Surfers usually have a deep knowledge of local conditions. They know exactly when the surfing will be good based on the tide, wind, swell direction and more. Every day I would get up at 6:00 a.m. to have a chance to surf before it became too crowded. The first day I was alone, with just one other surfer located just beside me on a second pike. This lasted until 8:00 a.m. Such an opportunity! But the conditions were not so good which probably explains why no one else was there. After talking to the other surfer, I found out that he was not very experienced either, so we were both in the wrong place at the wrong time.

The next day, I arrived at the same spot at 6:30 a.m. and there were already nine other surfers in the water. The conditions were excellent and based on the surfing level of those early riders, they obviously knew it was the right time and place to ride.

If You Want to Surf, You Need to Be Mobile

This situation made me think about my job and how we help transportation providers create efficient mobility services that help cities reduce pollution and congestion.

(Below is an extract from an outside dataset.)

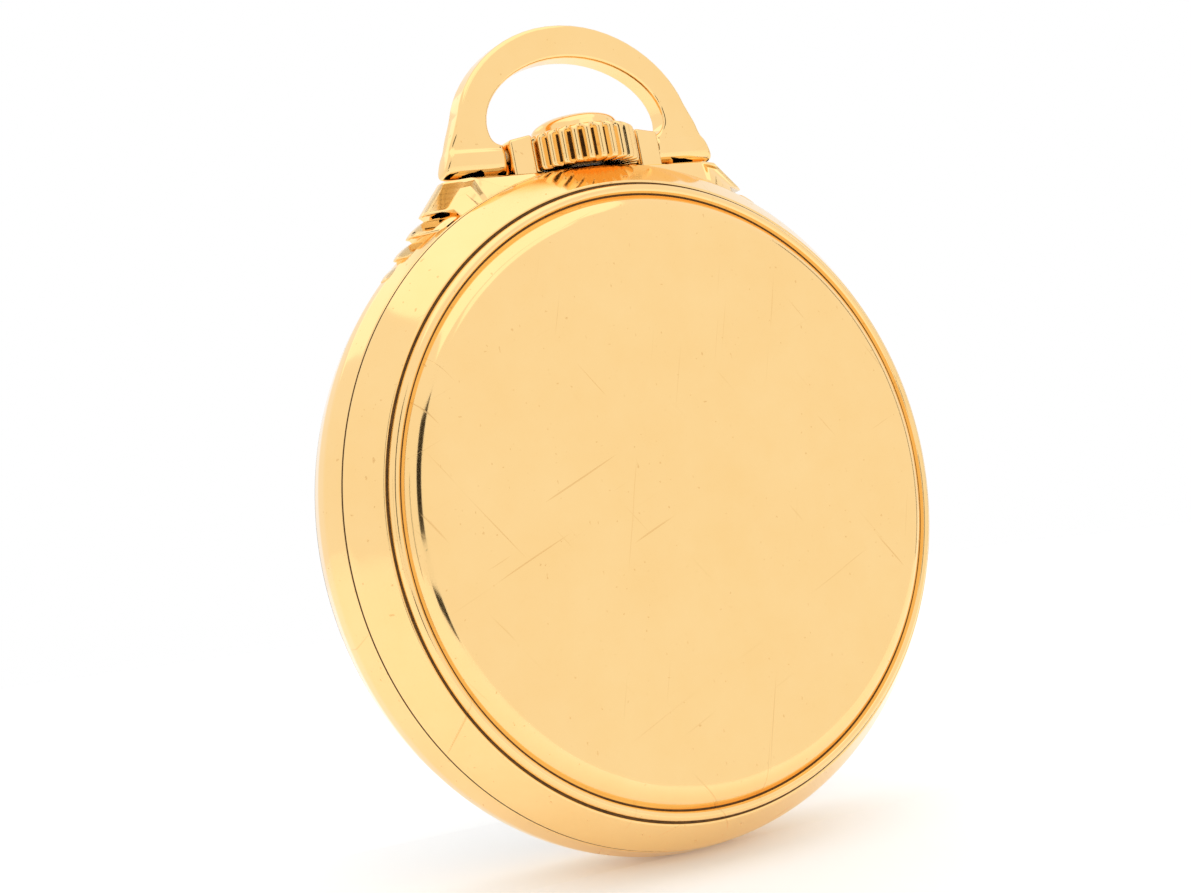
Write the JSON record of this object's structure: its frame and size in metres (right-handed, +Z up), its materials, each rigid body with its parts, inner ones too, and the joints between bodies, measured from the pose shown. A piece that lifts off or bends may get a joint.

It is not really possible for surfers to store their boards at a specific beach and use a bike to go surfing. There are multiple surf spots on the island and depending on the conditions only a few of them will be good on any given day. If you want to surf you need to be mobile. Very few surfers use boards small enough to be transported by bicycle, which is why surfers usually have big vans or large vehicles capable of carrying their boards. These vans are not really what you would call “eco-friendly” vehicles.

If You Don’t Share the Wave at Least Share the Ride

Since surfers mostly want to surf at the same place at the same time, it would be really efficient to offer an on-demand mobility service with shuttles that have racks for surfboards. This is common for ski resorts and it would make a lot of sense to do the same for surfing destinations. Surfers are environmentally conscious and would most likely be very happy to avoid moving their big vans from beach to beach. Plus, it would help surfers to get to know each other better, which would also help them share the waves with fewer conflicts. Once you know someone, you are more inclined to let him or her take the next ride and share the scarce resource of great waves!

Enable new mobility with the right technology

An on-demand mobility service with electric vehicles is already operating on Ile de Ré. It is called “RespiRé,” which is also the French word for “breathe”. But due to the dated technology that the service uses, you can only make reservations 16 hours in advance to book a ride, and the hours of operation are not surfer friendly. Bestmile’s flexible fleet orchestration technology could transform the service, enabling rides to be instantly booked with a smartphone app and pooled in the available mini-buses. This would allow surfers to move around the island as conditions change.


In the end, Bestmile technology could help reduce traffic and pollution, free up space at beach parking lots, and … create more friendships among surfers!